The Norwich Road Development website states: “Whichever site is used they are all in the AONB because the AONB covers most of the potential land around Cromer, including the competitive sites listed on the recent housing and economic land availability assessment.
“This site at least has the advantage of the houses being hidden by existing woods and will be difficult to see from any direction.”
Planning applications are due to be lodged, but the proposals have already attracted controversy, including over building in an area of outstanding natural beauty, traffic, the amount of affordable housing and the impact on schools.
Controversy “inevitable” over new housing
Cromer has a “very big challenge” when it comes to meeting housing need, according to the town’s former mayor and county councillor Tim Adams.

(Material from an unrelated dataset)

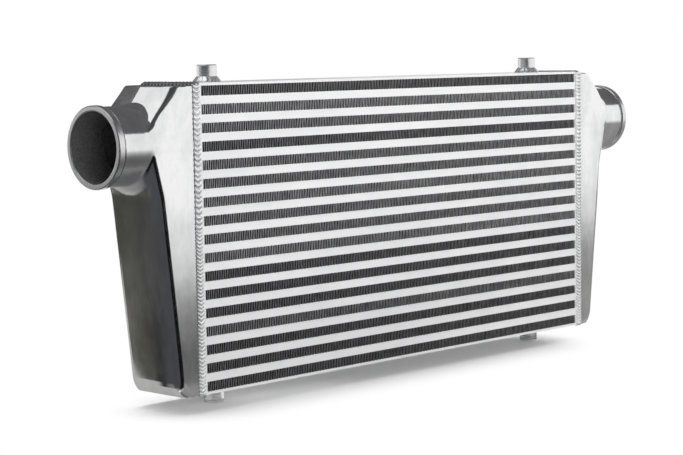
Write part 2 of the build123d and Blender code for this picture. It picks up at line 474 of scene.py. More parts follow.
def rounded_corner(before, corner, after, radius, steps=9):
    """Points of the arc that rounds a corner of a polygon."""
    before, corner, after = (np.array(p, float) for p in (before, corner, after))
    to_before = (before - corner) / np.linalg.norm(before - corner)
    to_after = (after - corner) / np.linalg.norm(after - corner)
    half = math.acos(float(np.clip(to_before @ to_after, -1, 1))) / 2
    middle = (to_before + to_after) / np.linalg.norm(to_before + to_after)
    centre = corner + middle * radius / math.sin(half)
    start = corner + to_before * radius / math.tan(half) - centre
    end = corner + to_after * radius / math.tan(half) - centre
    sweep = math.atan2(start[0] * end[1] - start[1] * end[0], start @ end)
    angles = np.linspace(0, sweep, steps)
    return [centre + (start[0] * math.cos(t) - start[1] * math.sin(t),
                      start[0] * math.sin(t) + start[1] * math.cos(t)) for t in angles]


rise = np.array(CROWN) - np.array(SHOULDER)
past_crown = tuple(np.array(CROWN) + rise * BEYOND / rise[1])
inner_foot = (-BEYOND, FOOT[1])
OUTLINE = np.array([(-BEYOND, past_crown[1]), inner_foot,
                    *rounded_corner(inner_foot, FOOT, WAIST, FOOT_RADIUS),
                    *rounded_corner(FOOT, WAIST, SHOULDER, WAIST_RADIUS),
                    *rounded_corner(WAIST, SHOULDER, past_crown, SHOULDER_RADIUS), past_crown])
print("side view points", len(OUTLINE))

# %% Rules for distances
def distance_to_outline(outline, u, z):
    """Distance of points from a closed outline, negative inside."""
    nearest = np.full(u.shape, 1e9)
    inside = np.zeros(u.shape, bool)
    for (u0, z0), (u1, z1) in zip(outline, np.roll(outline, -1, axis=0)):
        du, dz = u1 - u0, z1 - z0
        along = np.clip(((u - u0) * du + (z - z0) * dz) / (du * du + dz * dz), 0, 1)
        nearest = np.minimum(nearest, (u - u0 - along * du) ** 2 + (z - z0 - along * dz) ** 2)
        crosses = (z0 > z) != (z1 > z)
        if dz != 0:
            inside ^= crosses & (u < u0 + (z - z0) * du / dz)
    return np.where(inside, -1.0, 1.0) * np.sqrt(nearest)


def round_both(a, b, radius):
    """Inside both shapes, with the edge between them rounded off."""
    over = np.sqrt(np.maximum(a + radius, 0) ** 2 + np.maximum(b + radius, 0) ** 2)
    return over + np.minimum(np.maximum(a + radius, b + radius), 0) - radius


def round_either(a, b, radius):
    """Inside either shape, with a hollow root of that radius between them."""
    return -round_both(-a, -b, radius)


print("rules ready")

# %% [markdown]
# The rim is rolled to one radius all round, and a little wider up the chamfer above the neck. The
# chamfer is ground by hand: its front part leans a few degrees against its back, so that the two
# parts shine differently. The hollow inside follows the same form, one wall's thickness in.
# The neck is as wide as the tank is deep, so at the front it runs straight into the flat face, and
# its hollow root is widest in the middle of the tank's side.

# %% Distance to a tank's metal
TANK_WALL = 3.5
RIM_RADIUS = 9.0
RIM_GROWTH = 5.0  # up to the top of the chamfer
TOP_RADIUS = 1.5
LEAN_WIDTH = 42.0
LEAN_SLOPE = 0.07
NECK_RADIUS = 38.0
NECK_WALL = 4.0
NECK_HEIGHT = TANK_HEIGHT - 56.2
NECK_STUB = NECK_REACH - 8.6
NECK_LAP = 0.3  # how far the casting runs into the turned end
LEAN_HEIGHTS = (SHOULDER[1] - 6, SHOULDER[1] + 8)  # where the lean sets in, up the side
RIM_HEIGHTS = (SHOULDER[1] + 16, CROWN[1])  # where the rim grows
TIGHT_ROOT, WIDE_ROOT = 1.0, 10.0
ROOT_PLACES = (-37.0, -24.0)  # from tight at the front and back to wide farther in
ROOT_FADE = 0.75  # how much of the wide root is lost on the chamfer
ROOT_HEIGHTS = (SHOULDER[1] + 4, SHOULDER[1] + 18)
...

The Liberal Democrat, also a town councillor, said: “The problem is that we have got no space within the boundaries of Cromer.
“That inevitably causes controversy from surrounding villages, because when proposals come forward there is concern that Cromer is growing into their villages.
“But we do have a very big challenge when it comes to affordable housing for young people and, I think people often forget this, for older people too.
“There are people who live here for their whole lives and then want to downsize, but there’s not a great deal of availability for them to do so.”
But Mr Adams added the town’s roads were already struggling to cope with the volume of traffic using them, which created another challenge.